There is no reason that has not its contrary, say the wisest of the philosophers. I was just now ruminating on the excellent saying one of the ancients alleges for the contempt of life: “No good can bring pleasure, unless it be that for the loss of which we are beforehand prepared.”

“In aequo est dolor amissae rei, et timor amittendae,”

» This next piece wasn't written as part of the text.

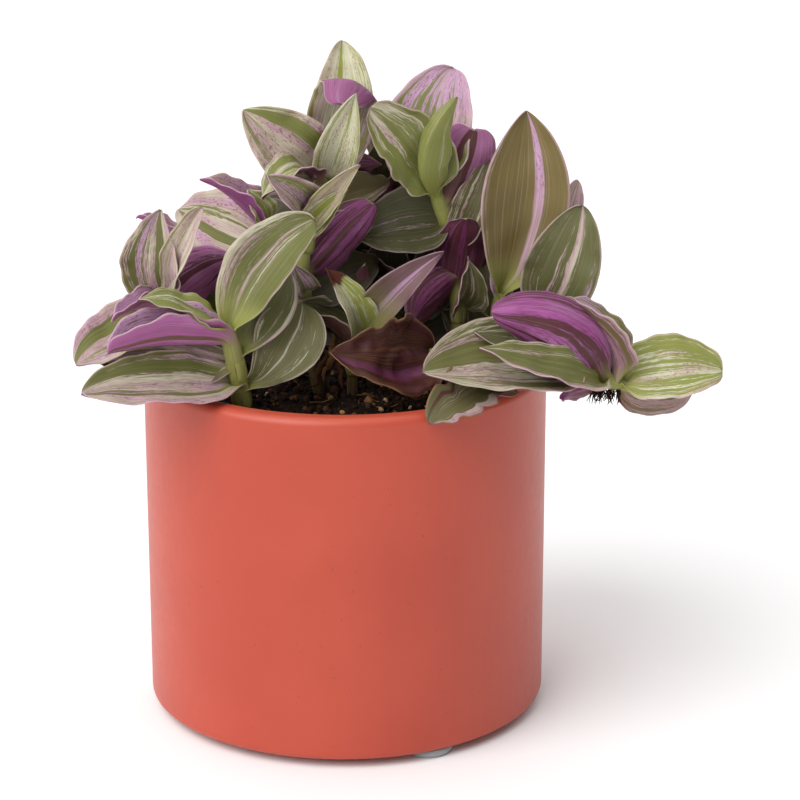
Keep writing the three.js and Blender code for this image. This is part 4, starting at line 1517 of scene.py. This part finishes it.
FRONT_SHOOTS = (
    Shoot(
        "front_left_shoot",
        ((-23, -25, 77), (-24, -27, 84), (-25, -29, 93), (-27, -32, 105)),
        2.3,
        (
            Leaf("b1", (-26, -31, 103), (-6.5, -23, 129), (-0.15, -0.9, 0.4), 8.5,
                 Paint(0.56, 0.5, 0.25, lean=-0.9, young=0.15, pale=(-0.12, 0.04)),
                 sway=-3.5, blunt=0.8, belly=0.95),
            Leaf("b2", (-25, -28.5, 97), (-13, -19, 116), (0.1, -1, 0.3), 6.8,
                 Paint(0.7, 0.6, 0.1, lean=0.5, young=0.1, pale=(0.92, 0.07)), fold=6, cup=20, belly=1.2),
            Leaf("b3", (-23, -27.5, 88.5), (-10, -20, 108), (0.1, -1, 0.3), 9.5,
                 Paint(0.68, 0.15, 0.27, mauve=0.06, pale=(0.12, 0.03)), sway=2, blunt=0.4, belly=1.5),
            Leaf("d1", (-28, -32, 103), (-47, -40, 114), (0, -0.35, 1), 6,
                 Paint(0.35, 0.15, 0.3, young=0.45)),
            Leaf("d2", (-26, -31, 100), (-54, -43, 102), (0, -0.2, 1), 9.5,
                 Paint(0.85, 1.2, 0.66, mauve=0.15, green=(-0.36, 0.07)), fold=58, blunt=1.0),
            Leaf("d5", (-25, -29, 89), (-60, -46, 93), (0, -0.6, 0.8), 9,
                 Paint(0.6, 0.5, 0.54, lean=-0.8, green=(-0.38, 0.05)), blunt=0.8),
        ),
    ),
    Shoot(
        "left_shoot",
        ((-36, -8, 77), (-38, -11, 88), (-41, -16, 100), (-43, -20, 110)),
        2.1,
        (
            Leaf("c1", (-43, -20, 109), (-43, -21, 131), (-0.3, -0.9, 0.25), 8.5,
                 Paint(0.62, 0.55, 0.48, green=(0.2, 0.16), pale=(0.62, 0.22)), sway=-1, belly=0.68),
            Leaf("c2", (-42, -20.3, 107), (-33, -23, 132), (-0.35, -0.9, 0.2), 4.5,
                 Paint(0.35, 0.45, 0.72, pale=(0.0, 0.12)), arch=3.5, fold=30, blunt=0.5, belly=1.3),
            Leaf("c3", (-42, -18, 107), (-26, -15, 118), (-0.1, 0.9, 0.3), 9,
                 Paint(0.15, 1.2, 0.74, mauve=0.4, green=(0.25, 0.1))),
            Leaf("d3", (-42, -18, 102), (-62.6, -33, 96.2), (-0.2, -0.6, 0.8), 9.5,
                 Paint(0.5, 0.6, 0.56, green=(0.5, 0.2)), blunt=0.8),
            Leaf("d4", (-42, -19, 106), (-54, -33, 107), (0, -0.2, 1), 5,
                 Paint(0.3, 1.0, 0.75, mauve=0.6), fold=50),
        ),
    ),
    Shoot(
        "mid_left_shoot",
        ((-16, -2, 77), (-18, -4, 100), (-19, -7, 116), (-19, -9, 126)),
        1.9,
        (
            Leaf("c4", (-19, -7, 118), (-41, 5, 125), (0, -0.85, 0.5), 10,
                 Paint(0.5, 0.5, 0.72, green=(-0.25, 0.16))),
            Leaf("c5", (-19, -8, 121), (-34, -15, 137), (0.65, -0.25, 0.7), 6, Paint(0.3, 0.6, 0.8), fold=45),
            Leaf("c6", (-19, -9, 125), (-23, -13, 134), (0.4, -0.9, 0.5), 4, Paint(0.1, 0.05, 0.45)),
        ),
    ),
    Shoot(
        "tall_left_shoot",
        ((-5, -5, 77), (-9, -10, 98), (-10, -12, 113), (-8, -8, 126), (-4, 0, 137)),
        2.2,
        (
            Leaf("a1", (-5, -1, 133), (-0.5, 10, 166), (0, -1, 0.2), 8.7,
                 Paint(0.05, 0.1, 0.62, green=(-0.22, 0.08), pale=(0.15, 0.14)), sway=2.3, blunt=0.4),
            Leaf("a2", (-4, 0.2, 135.3), (6.5, 3.5, 170), (-0.08, -1, 0.2), 9.4,
                 Paint(0.25, 0.5, 0.6, mauve=0.2, tipward=0.4, pale=(0.02, 0.08)), hook=-140, blunt=1.1),
            Leaf("a3", (-4, -3, 133), (3, -13.5, 157.3), (0, -1, 0.2), 6, Paint(0.2, 0.12, 0.64), fold=20),
            Leaf("a4", (-6, -2, 136), (-24, -7, 152), (-0.3, -0.8, 0.5), 9.9,
                 Paint(0.42, 0.36, 0.62, lean=-0.3, pale=(0.16, 0.14), green=(0.56, 0.2)),
                 blunt=0.2, belly=0.7),
            Leaf("a5", (-6, -4, 134), (-19, -18, 133), (-0.3, -0.5, 0.8), 6, Paint(0.35, 0.3, 0.55), arch=5),
            Leaf("a6", (-8, -8, 126), (-18, -20, 139), (-0.2, -0.8, 0.6), 6.5,
                 Paint(0.4, 0.6, 0.6, lean=-0.5), cup=55),
            Leaf("a7", (-5, -2, 133), (-12, 0, 138), (0, 0.8, 0.5), 5, Paint(0.5, 0.6, 0.5)),
            Leaf("a8", (-8, -9, 124), (4, -17, 141), (0, -0.9, 0.4), 5,
                 Paint(0.15, 0.5, 0.55, pale=(-0.3, 0.2)), fold=40),
            Leaf("a8b", (-9, -9, 122), (1, -16, 135), (0, -0.9, 0.4), 3.5, Paint(0.2, 0.1, 0.4)),
            Leaf("a9", (-10, -12, 112), (7, -10, 130), (0.1, 0.85, 0.2), 6.5,
                 Paint(0.25, 0.65, 0.45), blunt=1),
            Leaf("e5", (-9, -12, 109), (-12, -18, 117), (0, -0.9, 0.4), 3.5, Paint(0.6, 0.8, 0.5)),
            Leaf("j1", (-5, -2, 132), (9, 2, 137), (0, 0.8, 0.5), 5, Paint(0.3, 0.7, 0.4)),
            Leaf("j2", (-7, -6, 128), (11, 5, 132), (0, -0.9, 0.5), 5, Paint(0.9, 0.5, 0.2)),
        ),
    ),
    Shoot(
        "tall_right_shoot",
        ((26, -1, 77), (28, -3, 100), (27, -2, 118), (22, -3, 132)),
        2.2,
        (
            Leaf("i1", (23, -3, 130), (26.8, 11, 159), (-0.35, -0.85, 0.3), 12.8,
                 Paint(0.45, 0.85, 0.57, tipward=0.65), sway=-2.2, blunt=0.75),
            Leaf("i2", (22, -5, 129), (27, -16, 157), (0.5, 0.8, 0.2), 7,
                 Paint(0.28, 0.1, 0.25, under=1.0, young=0.2, dark=0.08), arch=-5, sway=3, fold=40),
            Leaf("i3", (22, -4, 131), (6.5, -10.5, 153.3), (-0.1, -0.9, 0.35), 9.3,
                 Paint(0.5, 0.4, 0.22, lean=0.3, tipward=0.5), torn=0.1, sway=2.5, blunt=1.0),
            Leaf("i4", (24.5, -4, 126.5), (31.5, -9, 147.8), (0.1, 0.95, 0.2), 9,
                 Paint(0.4, 1.2, 0.95, mauve=0.5, green=(0.05, 0.3)), blunt=1.2),
            Leaf("i5", (27.5, -3, 118), (35, -3, 139), (-0.35, -0.85, 0.4), 5.9,
                 Paint(0.85, 0.5, 0.32, lean=-0.4), sway=2, cup=34, blunt=0.6),
            Leaf("i6", (26, -1, 123), (3, -3, 120), (0, -0.8, 0.6), 10,
                 Paint(0.72, 0.5, 0.26, lean=-0.5, dark=0.5)),
            Leaf("i7", (27, -5, 107), (29.5, -13, 127), (0.1, 0.95, 0.2), 7.5,
                 Paint(0.0, 0.35, 0.35, dark=0.12)),
            Leaf("i8", (28.5, -5.5, 112), (17, -17, 103), (0.2, 0.9, 0.3), 8.8,
                 Paint(0.0, 0.35, 0.5), fold=30),
            Leaf("i9", (27, -5, 103), (30, -14, 117), (0.4, -0.9, 0.3), 6.5, Paint(0.75, 0.5, 0.3), fold=35),
        ),
    ),
    Shoot(
        "tall_leaf_shoot",
        ((36, -5, 77), (37, -7, 95), (38, -8, 107)),
        1.9,
        (
            Leaf("h", (38, -8, 105), (44, -2, 151), (0.05, -0.95, 0.3), 11.8,
                 Paint(0.97, 0.8, 0.1, young=0.1, pale=(0.32, 0.105)), sway=2.3, belly=1.15),
            Leaf("i10", (38, -7, 104), (41, 4, 121), (0, -0.9, 0.4), 4, Paint(0.4, 0.9, 0.8)),
        ),
    ),
    Shoot(
        "right_shoot",
        ((40, 4, 77), (42, -1, 92), (48.8, -13, 104)),
        1.8,
        (
            Leaf("h2", (47.6, -12.3, 102.5), (57.2, -12, 130), (0, -0.9, 0.4), 9.5,
                 Paint(0.72, 0.6, 0.27, pale=(0.22, 0.07)), sway=1, fold=8, cup=16, blunt=0.5),
            Leaf("h4", (46.6, -9, 100), (57.4, 6, 132), (0, -0.9, 0.4), 5, Paint(0.4, 0.6, 0.75), blunt=0.7),
        ),
    ),
    Shoot(
        "trailing_shoot",
        ((31, -15, 77), (32, -16, 88), (41, -20, 94), (52, -24, 93), (61, -26, 91), (67, -25, 89)),
        2.0,
        (
            Leaf("g1", (58, -25, 92), (19, -42, 97), (0, -0.6, 0.8), 14,
                 Paint(0.55, 0.4, 0.4, lean=-0.15, mauve=0.08), arch=1, fold=20, blunt=0.7),
            Leaf("g2", (65, -27, 90), (35, -36, 110), (-0.2, 0.8, -0.6), 12.5,
                 Paint(0.2, 0.9, 0.54, tipward=0.3, dark=0.06),
                 arch=-6, sway=-5, cup=50, blunt=0.9, belly=0.6),
            Leaf("g8", (61, -26, 92), (31, -33, 104), (0, -0.7, 0.7), 6, Paint(0.75, 0.3, 0.2)),
            Leaf("g3", (64, -27, 90), (32, -42, 103), (0.1, -0.6, 0.8), 6.5,
                 Paint(0.56, 0.5, 0.34, pale=(-0.9, 0.12)), arch=3, sway=-3),
            Leaf("g4", (66, -25, 90), (52.5, -23, 109.8), (0.6, 0, 0.8), 9,
                 Paint(0.5, 1.0, 0.62, under=0.45), fold=35, belly=0.65),
            Leaf("g5", (66, -25, 90), (90.5, -26, 92.8), (0, -0.75, 0.65), 9.5,
                 Paint(0.28, 0.25, 0.5, young=0.12), blunt=0.9),
            Leaf("g6", (66, -26, 89), (83, -28, 88), (0, 1, 0.2), 6.5,
                 Paint(0.9, 0.7, 0.55, under=0.75, green=(0.2, 0.14)), sway=-4),
            Leaf("g9", (65, -26, 89), (52, -33, 87.6), (0, 0.9, 0.3), 4.5, Paint(0.4, 0.7, 0.6)),
            Leaf("g7", (46, -22, 93), (20.5, -48, 86.5), (0.3, -0.4, 0.8), 9,
                 Paint(0.66, 0.4, 0.16, mauve=0.1, dry=0.2, pale=(-0.8, 0.2)), arch=3.5, blunt=1, torn=0.3),
        ),
    ),
    Shoot(
        "withered_leaf",
        ((22, -16, 77), (22, -18, 90), (21, -19.5, 96.3)),
        1.6,
        (
            Leaf("f", (21.1, -20.1, 95.3), (-3, -32, 99.2), (0, -0.9, 0.45), 11.2,
                 Paint(0.6, 0.9, 0.36, dry=0.9, dark=0.22, pale=(-0.42, 0.15)),
                 sway=-2, belly=0.6, torn=0.12, crumple=1.6),
        ),
    ),
    Shoot(
        "young_shoot",
        ((2, -9, 77), (2, -10, 88), (3, -12, 97)),
        1.7,
        (
            Leaf("e1", (3, -12, 95), (-4.2, -17, 115.6), (0.4, -0.8, 0.4), 6,
                 Paint(0.1, 0.0, 0.45, dry=-0.5, young=0.35, pale=(-0.5, 0.42)), fold=32, arch=5),
            Leaf("e2", (3, -12, 95), (24, -18, 120), (0.3, -0.7, 0.6), 5,
                 Paint(0.45, 1.2, 0.2, mauve=0.8, dark=0.24, young=0.5, pale=(0.05, 0.14)), arch=5, sway=-2),
            Leaf("e3", (2, -11, 92), (-12, -16, 106), (0.3, -0.3, 0.9), 7.5, Paint(0.75, 0.3, 0.15), fold=38),
            Leaf("e4", (3, -10, 97), (5, -6, 114), (0, 0.9, 0.2), 3.5, Paint(0.3, 0.5, 0.4)),
        ),
    ),
)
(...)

[“The grief of losing a thing, and the fear of losing it,
are equal.”— Seneca, Ep., 98.]

meaning by this that the fruition of life cannot be truly pleasant to us if we are in fear of losing it. It might, however, be said, on the contrary, that we hug and embrace this good so much the more earnestly, and with so much greater affection, by how much we see it the less assured and fear to have it taken from us: for it is evident, as fire burns with greater fury when cold comes to mix with it, that our will is more obstinate by being opposed:

“Si nunquam Danaen habuisset ahenea turris,
Non esses, Danae, de Jove facta parens;”

[“If a brazen tower had not held Danae, you would not, Danae, have
been made a mother by Jove.”— Ovid, Amoy., ii. 19, 27.]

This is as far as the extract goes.